2 Materials and methods

2.1 Model architecture

We used the GVP-GNN model architecture from Jing et al. (2021). GVP-GNNs differ from typical EGNNs in that the node and edge embeddings are tuples of scalar and vector features. Multi-layer perceptrons in standard EGNNs are replaced with GVPs in GVP-GNNs. A GVP is a module with a scalar channel and a vector channel that can process scalar and vector features, respectively. This module involves information propagation from a scalar channel to a vector channel and vice versa. Details on the formulation of GVP can be found in the original article (Jing et al., 2021).
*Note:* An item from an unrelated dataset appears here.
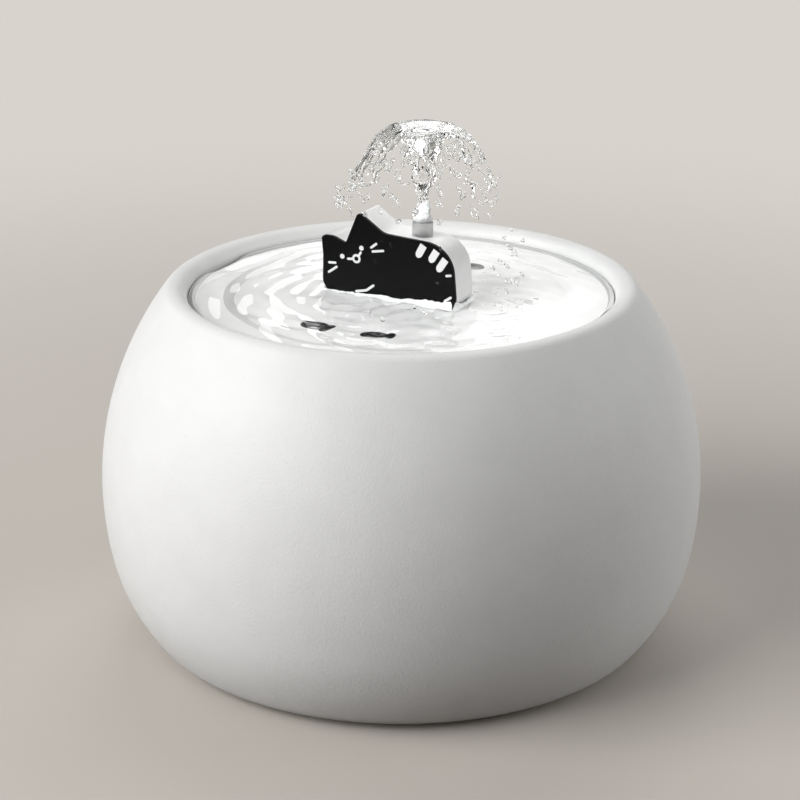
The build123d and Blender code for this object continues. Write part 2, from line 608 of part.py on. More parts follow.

The architecture of the model is shown in Figure 1. Nodes are defined as atoms, and edges are defined for all pairs of atoms within 4.5 Å. The initial node embedding is the atom type in one-hot encoding. The initial edge embedding consists of the Gaussian radial basis function encoding of the edge length and the unit vector in the edge direction. These edge embeddings are computed from the atom coordinates. After the node and edge embeddings are each passed through a GVP layer, they are provided as input to a GVPConvLayer block which is repeated five times. This block consists of two layers: a graph propagation layer and a feed-forward layer.

Fig. 1.

Architecture of GVP-GNN developed by Jing et al. (2021). GVPConvLayer block is shown in blue. Node embedding is indicated by h_V, and edge embedding is indicated by h_E

The graph propagation layer first computes messages from node and edge embeddings and then uses the message to update node embeddings. This layer can be formulated as:

$$\begin{array}{c}{m}^{\left(j\to i\right)}=\mathrm{ }\varphi \left(\mathrm{concat}\left(h_V^{\left(j\right)},h_E^{\left(j\to i\right)}\right)\right)\mathrm{ }\mathrm{for}\mathrm{ }{j}^{\mathrm{\text{'}}}\mathrm{s}\mathrm{ }\mathrm{in}\mathrm{ }N\left(i\right)\\ h_V^{\left(i\right)}\leftarrow \mathrm{LayerNorm}\left(h_V^{\left(i\right)}+\mathrm{ }\frac{1}{k^{\mathrm{\text{'}}}}\mathrm{Dropout}\left(\sum _{j\in N\left(i\right)}{m}^{(j\to i)}\right)\right),\end{array}$$ (1)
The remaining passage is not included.